Joining Welch in the cast is April Denny of Dearborn Heights as Mary Magdalene, Dave Martin of Wyandotte as King Herod, John Sartor of Canton as Pilate and Chris Chavez of Allen Park as Caiphas.

Jay and Ray Carter of Taylor and Jim Wolbrink of Detroit play the high priests, with Kayla Aue of Taylor, Jami Mullins of Trenton and Sydnee Rider of Southgate as the Soul Sisters.

The apostles include Tony Primeau as Peter, Michael Suchyta as Simon (and a tormentor and a featured dancer) and Paul Primeau of Brownstown Township as Judas.

Other apostles include Noah Bias of Wyandotte, Don Corbin of Allen Park, Ryan Delorme of Brownstown Township, Mike Fay, David McDonald, Mike Parks and Jacob Partrich of Taylor and Alex Rosen of Lincoln Park.

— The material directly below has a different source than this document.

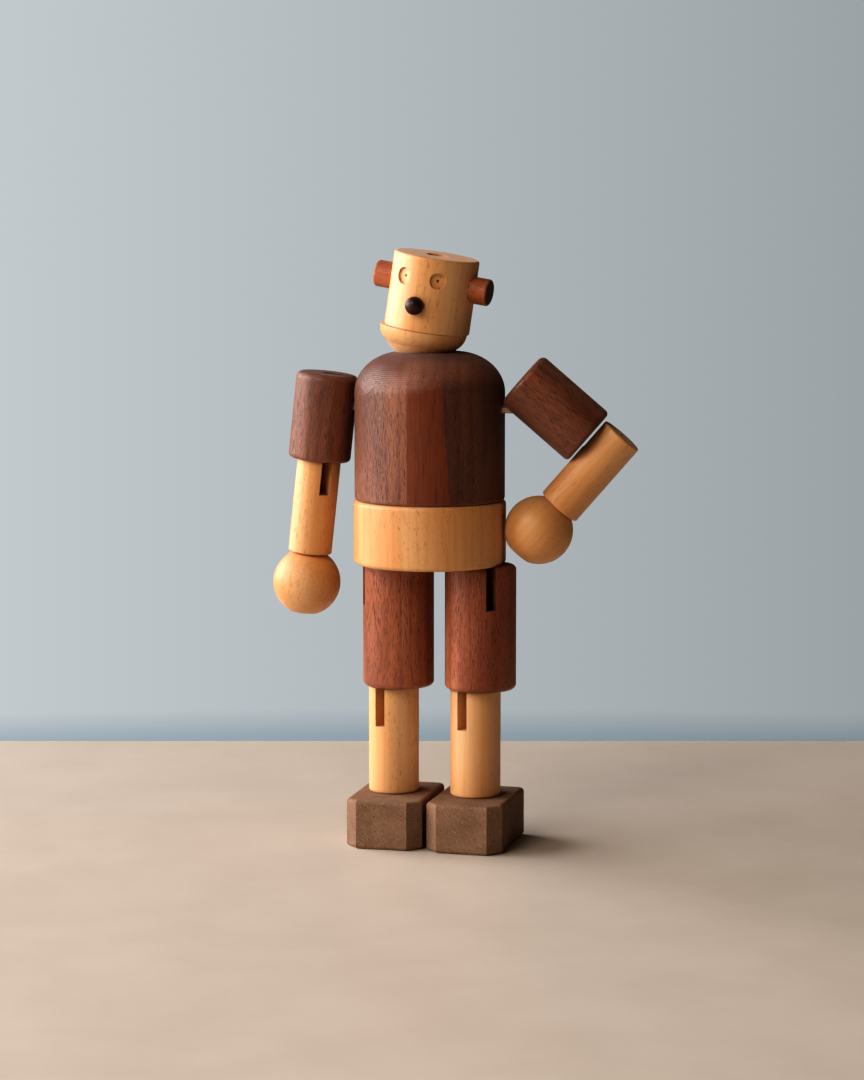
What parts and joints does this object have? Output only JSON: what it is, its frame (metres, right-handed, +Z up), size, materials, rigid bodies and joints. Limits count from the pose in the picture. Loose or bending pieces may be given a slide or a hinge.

Jessalyn Sturm of Taylor plays a tormentor and featured dancer, with Ernie Delgado of Taylor and Jim Steele as Roman guards.

Featured dancers include Kayla Aue, Kayla Nagy, and Jacob Patrich of Taylor, Kayla Chavez of Allen Park, Jenna Gadille of South Rockwood and Jade Reynolds of Oxford.

Additional ensemble members include Amanda Aue of Taylor, Ashley Blevins of Allen Park, Amy Leighton, Megan Slaith of Westland, Eleanor Smith of Taylor, Lucinda Chavez of Allen Park and Stephanie Primeau of Brownstown Township.

Children in the cast include Paris Fisher, Carter Halberstadt of Wyandotte; Marissa Jackson, Elaina and Josh Primeau, and Brianne Rainey of Brownstown Township; Evan Sartor of Canton Township; Hannah Shaffer of Wyandotte; and Jules Scheffler.